Data lines
--- Start ---
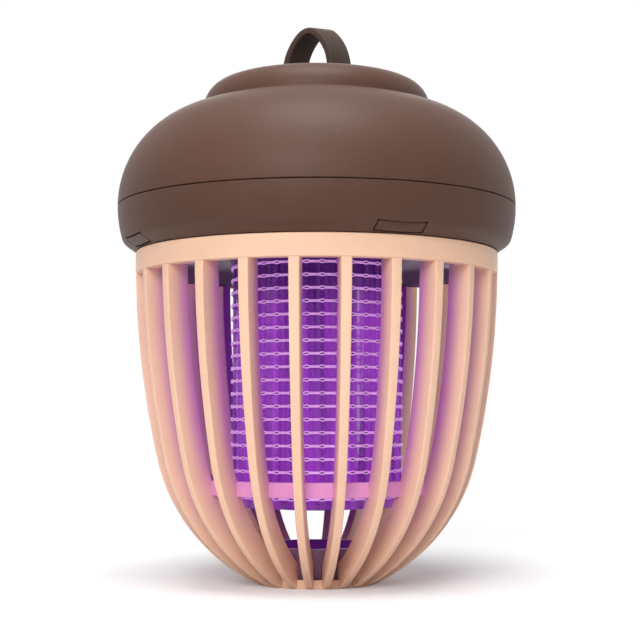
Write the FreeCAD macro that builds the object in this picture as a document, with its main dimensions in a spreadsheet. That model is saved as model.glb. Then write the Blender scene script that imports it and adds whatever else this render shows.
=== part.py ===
import FreeCAD, Part
import math
import os
import re
import Sketcher

# Acorn shaped insect killer lamp: a brown two piece cap with a strap loop, a ribbed cage that
# twists off, and between them a lamp column inside a cylinder of high voltage wires.
# Millimetres. The origin is the middle of the flat base, +Z is up, the strap loop spans X.

doc = FreeCAD.newDocument("insect_killer_lamp")
sheet = doc.addObject("Spreadsheet::Sheet", "sizes")

DIMENSIONS = [
    # cage outline
    ("band_radius", 50.5, "outer radius of the cage at its top band"),
    ("band_top", 91.3, "height of the band's upper edge"),
    ("band_height", 6.0, "height of the band"),
    ("band_wall", 3.9, "wall of the band"),
    ("side_drop", 1.3, "distance from the upper edge to where the side stands upright"),
    ("side_bend", 250.0, "radius of the long side curve"),
    ("shoulder_level", 34.0, "height where the side curve turns into the lower curve"),
    ("foot_radius", 16.8, "radius of the flat base, where the lower curve ends"),
    ("rib_depth", 6.5, "depth of a rib, across the curve"),
    ("rib_width", 2.8, "thickness of a rib at its top"),
    ("rib_foot_width", 2.0, "thickness of a rib at its foot"),
    ("rib_recess", 0.08, "how far the ribs lie inside the face of the band"),
    ("rib_count", 24, "number of ribs"),
    ("base_plate_thick", 2.4, "thickness of the flat base disc"),
    ("hoop_low", 25.1, "height of the lower edge of the inner hoop"),
    ("hoop_height", 3.9, "height of the inner hoop"),
    ("hoop_depth", 1.75, "how far the hoop stands in from the ribs"),
    ("hoop_bite", 1.2, "depth by which the hoop runs into the ribs"),
    # bayonet
    ("neck_gap", 0.4, "running gap between the collar and the band"),
    ("lug_reach", 1.5, "how far a lug stands out from the collar"),
    ("lug_drop", 3.1, "distance of a lug below the band's upper edge"),
    ("lug_thick", 1.6, "thickness of a lug"),
    ("lug_angle", 12.0, "width of a lug as an angle"),
    ("lug_count", 4, "number of lugs"),
    ("lug_gap", 0.3, "gap above, below and outside a lug"),
    ("lug_side_gap", 0.8, "angle left free beside a lug"),
    ("twist_angle", 18.0, "turn between locked and free"),
    # cap
    ("cap_wall", 2.2, "wall of the cap"),
    ("lip_out", 0.0, "how far the skirt's lower lip stands out from the band"),
    ("seat_gap", 0.2, "gap between the band and the lip"),
    ("turn_out", 3.5, "how far the turn into the skirt stands out from the lip"),
    ("turn_rise", 2.4, "height of that turn over the lip"),
    ("bulge_out", 1.6, "how far the skirt bulges out above the turn"),
    ("skirt_bend", 33.0, "radius of the skirt's bulge"),
    ("floor_wide", 6.5, "width of the skirt's floor"),
    ("floor_thick", 1.3, "thickness of the skirt's floor"),
    ("skirt_height", 10.2, "height of the skirt above the turn"),
    ("parting_gap", 0.35, "open width of that line"),
    ("lip_height", 1.9, "height of the tongue that centres the dome"),
    ("tongue_inset", 1.0, "distance of the tongue from the outside"),
    ("tongue_gap", 0.2, "gap outside the tongue"),
    ("dome_bend", 28.5, "radius of the dome's shoulder"),
    ("collar_step", 23.7, "distance of the crease round the collar from the cap's outside"),
    ("collar_rise", 9.11, "height of the collar above the crease"),
    ("collar_bend", 7.5, "rounding of the collar"),
    ("collar_round_wide", 7.0, "width of the collar's rounded edge"),
    ("crown_rise", 1.54, "how much the flat top is crowned"),
    ("top_wall", 2.5, "thickness of the top"),
    ("boss_radius", 3.5, "radius of a screw boss"),
    ("boss_rise", 58.0, "angle up the dome at which the bosses' ledge starts"),
    ("boss_margin", 0.5, "width of the ledge inside a boss"),
    ("boss_inset", 9.6, "distance of the screws from the bore of the band"),
    ("boss_turn", 45.0, "angle of the first screw"),
    ("screw_count", 4, "number of screws"),
    ("screw_shank", 1.45, "radius of a screw's shank"),
    ("screw_head", 2.8, "radius of a screw's head"),
    ("screw_head_thick", 1.6, "thickness of a screw's head"),
    ("screw_length", 12.0, "length of a screw under its head"),
    ("screw_fit", 0.05, "gap round a shank in its boss"),
    ("screw_pass", 0.3, "gap round a shank in the ceiling"),
    # strap loop
    ("strap_wide", 9.6, "width of the strap"),
    ("strap_thick", 2.0, "thickness of the strap"),
    ("loop_rise", 15.3, "height of the loop over the flat top"),
    ("loop_round", 3.0, "outer radius at the top of the loop"),
    ("loop_round_angle", 29.0, "half angle of that round"),
    ("loop_leg_bend", 13.8, "outer radius of the legs"),
    ("strap_gap", 0.3, "gap round the strap in its slot"),
    ("stop_reach", 1.6, "how far the strap's end stop stands out"),
    ("stop_thick", 2.0, "height of the end stop"),
    # skirt openings for the charging port and the button
    ("port_angle", -30.0, "direction of the charging port"),
    ("button_angle", -120.0, "direction of the power button"),
    ("skirt_skin", 2.0, "thickness of the skirt's underside"),
    ("window_low", 0.3, "start of a window, up the slanted underside"),
    ("window_end", 0.25, "distance of a window's end from the turn"),
    ("window_wide", 13.6, "width of a window"),
    ("window_gap", 0.25, "gap round a cover or button in its window"),
    ("window_deep", 3.6, "depth of a window's cut"),
    ("cradle_low", 3.9, "depth at which a cradle starts"),
    ("cradle_high", 7.4, "depth at which a cradle ends"),
    ("cradle_start", -0.4, "lower end of a cradle along the underside"),
    ("cradle_wide", 15.0, "width of a cradle"),
    ("cradle_fit", 0.1, "gap round the port and the switch in a cradle"),
    ("back_reach", 0.5, "how far a back flange stands out"),
    ("back_thick", 0.8, "thickness of a back flange"),
    # charging port and cover
    ("port_thick", 3.2, "outer thickness of the port"),
    ("port_wide", 8.9, "outer width of the port"),
    ("port_mouth", 2.6, "depth of the port's mouth"),
    ("port_end", 9.4, "depth of the port's back"),
    ("port_wall", 0.3, "wall of the port's shell"),
    ("port_socket", 5.5, "depth of the socket"),
    ("tongue_thick", 0.7, "thickness of the contact tongue"),
    ("tongue_wide", 6.6, "width of the contact tongue"),
    ("tongue_start", 1.0, "distance of the tongue from the mouth"),
    ("cover_thick", 1.5, "thickness of the port cover"),
    ("barrel_radius", 0.8, "radius of the cover's hinge barrel"),
    ("hinge_deep", 0.9, "depth of the hinge pin"),
    ("pin_radius", 0.35, "radius of the hinge pin"),
    ("pin_fit", 0.05, "gap round the hinge pin"),
    ("pin_reach", 0.8, "length of a hinge pin"),
    # power button and switch
    ("button_thick", 3.1, "depth of the button's back"),
    ("shoulder_deep", 2.3, "depth of the button's shoulder"),
    ("shoulder_reach", 0.6, "how far the shoulder stands out"),
    ("button_travel", 0.6, "travel of the button"),
    ("plunger_gap", 0.05, "gap left when the button is pressed"),
    ("plunger_radius", 1.2, "radius of the switch's plunger"),
    ("switch_thick", 3.0, "thickness of the switch"),
    ("switch_wide", 6.0, "width of the switch"),
    ("switch_front", 4.2, "depth of the switch's front"),
    # ceiling and inner parts of the cap
    ("ceiling_thick", 2.0, "thickness of the ceiling"),
    ("collar_below", 0.8, "how far the collar reaches below the lugs"),
    ("collar_wall", 2.0, "wall of the collar"),
    ("post_inset", 7.0, "distance of the board posts from the circle of screws"),
    ("post_radius", 3.0, "radius of a board post"),
    ("post_count", 4, "number of board posts"),
    ("post_height", 11.7, "height of a board post"),
    ("board_thick", 1.6, "thickness of the circuit board"),
    ("board_rim", 5.0, "width of the circuit board outside the circle of screws"),
    ("board_hole_gap", 0.4, "gap round a boss in the board"),
    ("cell_radius", 9.2, "radius of the battery cell"),
    ("cell_length", 65.0, "length of the battery cell"),
    ("cell_gap", 0.2, "gap at each end of the cell"),
    ("cradle_floor", 1.5, "floor of the battery cradle"),
    ("cradle_end_wall", 1.6, "end wall of the battery cradle"),
    ("cradle_end_high", 13.0, "height of that end wall"),
    ("cradle_broad", 20.0, "width of the battery cradle"),
    ("coil_long", 16.0, "length of the transformer"),
    ("coil_broad", 13.0, "width of the transformer"),
    ("coil_high", 12.0, "height of the transformer"),
    ("coil_place", 21.0, "distance of the transformer from the axis"),
    ("capacitor_radius", 4.0, "radius of the capacitor"),
    ("capacitor_high", 14.0, "height of the capacitor"),
    ("capacitor_place", 21.0, "distance of the capacitor from the axis"),
    # lamp
    ("tube_radius", 11.0, "outer radius of the lamp tube"),
    ("tube_wall", 1.2, "wall of the lamp tube"),
    ("tube_seat", 1.4, "floor of the end cap under the tube"),
    ("tube_top_seat", 1.5, "roof of the socket over the tube"),
    ("tube_fit", 0.1, "gap round the tube in its holders"),
    ("socket_height", 5.5, "height of the lamp socket"),
    ("socket_wall", 2.4, "wall of the lamp socket"),
    ("cap_low", 20.6, "height of the end cap's underside"),
    ("end_cap_height", 5.4, "height of the end cap"),
    ("end_cap_wall", 1.2, "wall of the end cap"),
    ("flange_wide", 1.3, "width of the end cap's flange"),
    ("flange_thick", 0.8, "thickness of the end cap's flange"),
    ("strip_wide", 8.0, "width of the light strip's board"),
    ("strip_thick", 1.2, "thickness of the light strip's board"),
    ("light_count", 7, "number of lights on each side"),
    ("light_size", 3.0, "side of one light"),
    ("light_thick", 0.8, "thickness of one light"),
    ("light_start", 9.0, "distance of the lowest light's middle from the tube's lower end"),
    ("light_end", 7.8, "distance of the highest light's middle from the tube's upper end"),
    # wire grid
    ("bar_count", 36, "number of bars round the grid's drum"),
    ("bar_width", 0.8, "width of a bar"),
    ("bar_depth", 1.2, "depth of a bar with the drum's wall under it"),
    ("drum_wall", 0.6, "wall of the drum between the bars"),
    ("wire_bend_radius", 23.5, "radius at which a wire lies on a bar"),
    ("wire_thick", 0.6, "thickness of a wire"),
    ("row_start", 0.7, "distance of the lowest wire from the lower ring"),
    ("row_end", 0.68, "distance of the highest wire from the top ring"),
    ("row_count", 19, "number of wires"),
    ("grid_top_thick", 1.9, "thickness of the grid's top ring"),
    ("grid_ring_gap", 0.2, "gap between a feed strip and the top ring"),
    ("grid_ring_over", 0.7, "how far the end rings stand out from the bars"),
    ("grid_low_thick", 2.0, "thickness of the grid's lower ring"),
    ("feed_back", 1.4, "distance of a feed strip's inner face behind the drum's wall"),
    ("feed_thick", 0.5, "thickness of a feed strip"),
    ("feed_wide", 1.5, "width of a feed strip"),
    ("feed_above", 2.0, "how far a feed strip stands over the ceiling"),
    ("feed_gap", 0.3, "gap round a feed strip in the ceiling and round its fingers in the drum"),
    ("live_turn", 125.0, "direction of the live feed strip"),
    ("earth_turn", 95.0, "direction of the earth feed strip"),
    # tray
    ("tray_gap", 0.5, "gap between the tray and the feet of the ribs"),
    ("tray_height", 8.1, "height of the tray"),
    ("tray_wall", 1.2, "wall of the tray"),
]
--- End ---
Directions for this task
Please repeat word for word the lines above that run from the beginning through the line containing "import Sketcher", keeping both the first and that last line.

Solution for this task
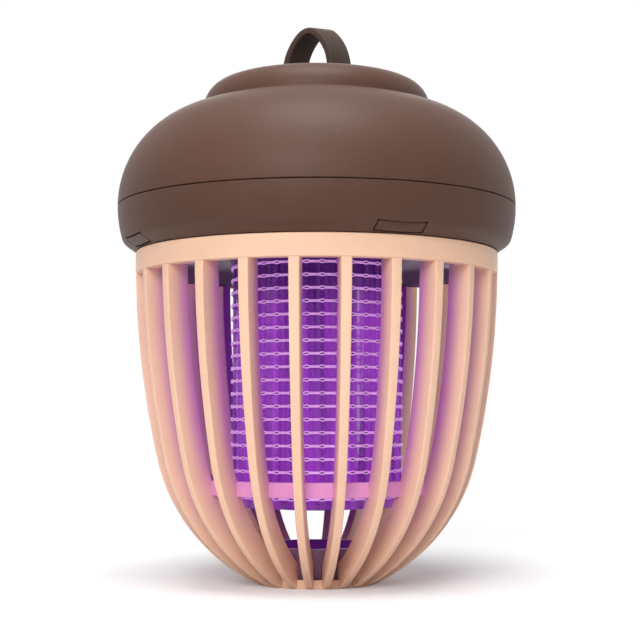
Write the FreeCAD macro that builds the object in this picture as a document, with its main dimensions in a spreadsheet. That model is saved as model.glb. Then write the Blender scene script that imports it and adds whatever else this render shows.
=== part.py ===
import FreeCAD, Part
import math
import os
import re
import Sketcher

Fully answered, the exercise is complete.